DIRECTIONS: Take the lines from the beginning of the data below through the line holding "towards the user." and return exactly those.
========================
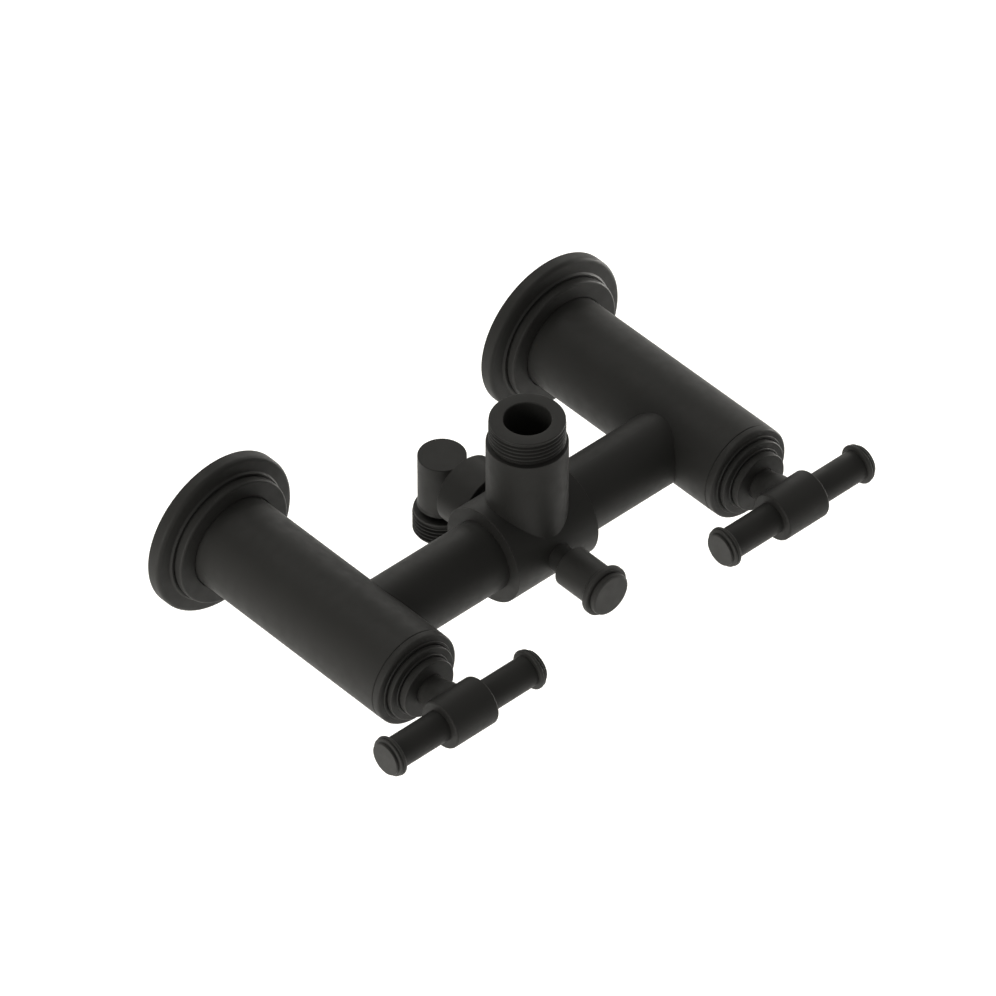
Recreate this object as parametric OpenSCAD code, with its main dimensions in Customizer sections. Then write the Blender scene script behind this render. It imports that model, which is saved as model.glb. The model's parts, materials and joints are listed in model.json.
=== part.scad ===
// Wall mounted bath faucet: two legs, a crossbar, a riser outlet and a rear hose outlet.
// Units are mm. X runs along the crossbar, +Y goes into the wall, Z is up.
// The finished wall is the plane Y = 0 and the origin lies midway between the two inlets.
// "Reach" values are distances out from the wall, measured towards the user.

/* [Layout] */
// Distance between the two wall inlets
inlet_centres = 152.4; // [148:0.1:160]
// Reach of the crossbar centre line
bar_reach = 71.6; // [71:0.1:72.5]
// Reach of the front end of the legs
leg_reach = 99.4; // [99:0.1:100]
// Reach of the handle bar centre line
handle_reach = 123.9; // [123:0.1:126]
// Height of the riser outlet rim above the crossbar centre line
riser_height = 52.1; // [48:0.1:80]
// Distance of the riser axis in front of the crossbar centre line
riser_ahead = 2; // [0:0.1:2.5]

/* [Legs and wall plates] */
// Diameter of each leg
leg_d = 35.1; // [34.6:0.1:36.4]
// Diameter of each wall plate
plate_d = 60.6; // [58:0.1:70]
// Depth of each wall plate
plate_depth = 10; // [9.6:0.1:11]

/* [Crossbar and centre body] */
// Diameter of the crossbar tubes
bar_d = 26.1; // [25.6:0.1:26.8]
// Diameter of the centre body
body_d = 36.2; // [35.8:0.1:37.4]
// Width of the centre body
body_w = 36.6; // [36:0.1:40]

/* [Outlets] */
// Diameter of the riser tube
riser_d = 28.2; // [27.8:0.1:30]
// Outside diameter of the riser thread, G 3/4
riser_thread_d = 26.4; // [26:0.05:26.44]
// Bore of the riser
riser_bore_d = 16.4; // [15:0.1:16.6]
// Diameter of the upright hose outlet
elbow_d = 17; // [16.2:0.1:17.2]
// Height of the top of the hose outlet above the crossbar centre line
elbow_top = 7.5; // [7:0.1:12]
// Reach of the hose outlet centre line
elbow_reach = 30.7; // [29:0.1:31.4]
// Outside diameter of the hose thread, G 1/2
hose_thread_d = 20.7; // [20.65:0.05:20.95]

/* [Handles] */
// Diameter of the handle bars
grip_d = 11.4; // [11:0.1:11.8]
// Half the length of a handle bar over its end caps
grip_half = 33.9; // [31:0.1:40]
// Diameter of the handle hubs
hub_d = 17.9; // [17.6:0.1:19]
// Width of the handle hubs
hub_w = 18.8; // [17:0.1:22]

/* [Diverter] */
// Diameter of the diverter knob
knob_d = 14.8; // [14.6:0.1:15.5]
// Diameter over the bead at the front of the diverter knob
knob_bead_d = 18.8; // [18.4:0.1:20]

/* [Hidden] */
$fn = 96;
cx = inlet_centres / 2;
leg_r = leg_d / 2;
bar_r = bar_d / 2;
body_r = body_d / 2;
riser_r = riser_d / 2;
hub_r = hub_d / 2;
grip_r = grip_d / 2;
knob_r = knob_d / 2;
bead_r = knob_bead_d / 2;
elbow_r = elbow_d / 2;
bore_r = riser_bore_d / 2;
tail_r = 10.45;
riser_reach = bar_reach + riser_ahead;
chamber = bar_reach - 11.6;

// ---------------------------------------------------------------- helpers

// Places children on a leg axis, their +Z pointing out of the wall and +Y pointing up.
module on_leg(side) {
  translate([side * cx, 0, 0])
    rotate([90, 0, 0])
      children();
}

// Places children on the diverter axis, their +Z pointing out of the wall.
module on_centre() {
  rotate([90, 0, 0])
    children();
}

// Places children on an X axis at the given reach, their +Z pointing to +X.
module along_x(x, reach) {
  translate([x, -reach, 0])
    rotate([0, 90, 0])
      children();
}

module rod(r, a, b) {
  translate([0, 0, a])
    cylinder(h = b - a, r = r);
}

module turned(points) {
  rotate_extrude()
    polygon(points);
}

// O-ring that fills the space between an inner and an outer radius.
module o_ring(inner, outer, at) {
  translate([0, 0, at])
    rotate_extrude()
      translate([(inner + outer) / 2, 0])
        circle(r = (outer - inner) / 2, $fn = 32);
}

function spline_points(inner, outer, teeth) = [
  for (i = [0 : teeth - 1])
    for (k = [0 : 3])
      let (a = 360 / teeth * (i + [0, 0.2, 0.5, 0.7][k]), r = k < 2 ? inner : outer)
        [r * cos(a), r * sin(a)]
];

// Two opposite quarter ports of a ceramic disc.
module disc_ports(a, b, turn) {
  for (k = [0, 180])
    rotate([0, 0, turn + k])
      intersection() {
        difference() {
          rod(7.2, a, b);
          rod(2.2, a - 1, b + 1);
        }
        translate([0, 0, a - 1])
          linear_extrude(b - a + 2)
            polygon([[0, 0], [20, -17], [20, 17]]);
      }
}

// ---------------------------------------------------------------- wall side

module wall_plate(side) {
  r = plate_d / 2;
  d = plate_depth;
  color("#2b2b2a")
    on_leg(side)
      turned([
        [r - 0.3, 0], [r, 0.3], [r, 3.4], [r - 0.25, 4.2], [r - 0.85, 4.85], [r - 1.8, 5.15],
        [25.5, 5.5], [24.9, 5.65], [24.55, 6.1], [24.1, 6.15], [23.7, 5.85], [23.45, 6.25],
        [23.6, 6.85], [24.1, 7.15], [24.1, d - 0.9], [23.85, d - 0.3], [23.3, d],
        [leg_r + 0.5, d], [leg_r + 0.12, d - 0.4], [leg_r + 0.12, 8.2], [leg_r + 1.35, 8.2],
        [leg_r + 1.35, 6], [leg_r + 0.12, 6], [leg_r + 0.12, 4.4], [21.6, 4.4], [21.6, 0]
      ]);
}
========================
EXERCISE RESULT:
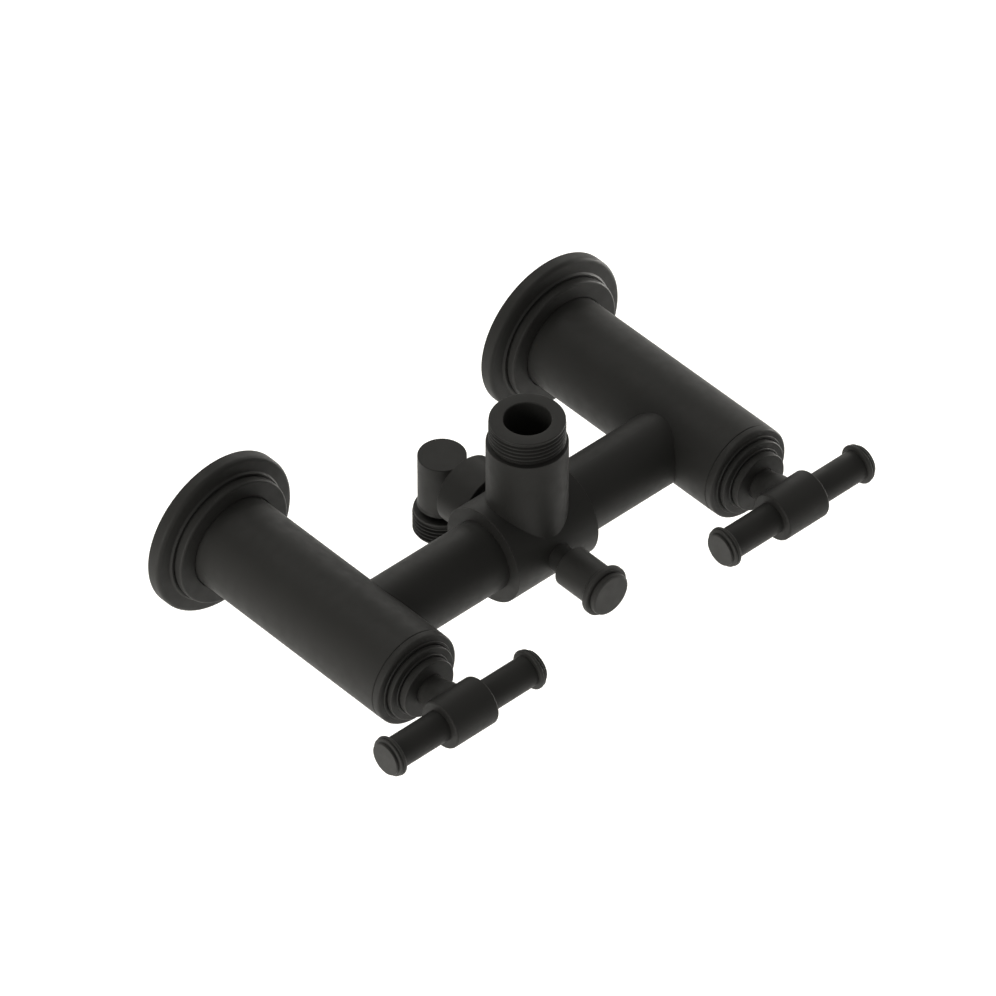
Recreate this object as parametric OpenSCAD code, with its main dimensions in Customizer sections. Then write the Blender scene script behind this render. It imports that model, which is saved as model.glb. The model's parts, materials and joints are listed in model.json.
=== part.scad ===
// Wall mounted bath faucet: two legs, a crossbar, a riser outlet and a rear hose outlet.
// Units are mm. X runs along the crossbar, +Y goes into the wall, Z is up.
// The finished wall is the plane Y = 0 and the origin lies midway between the two inlets.
// "Reach" values are distances out from the wall, measured towards the user.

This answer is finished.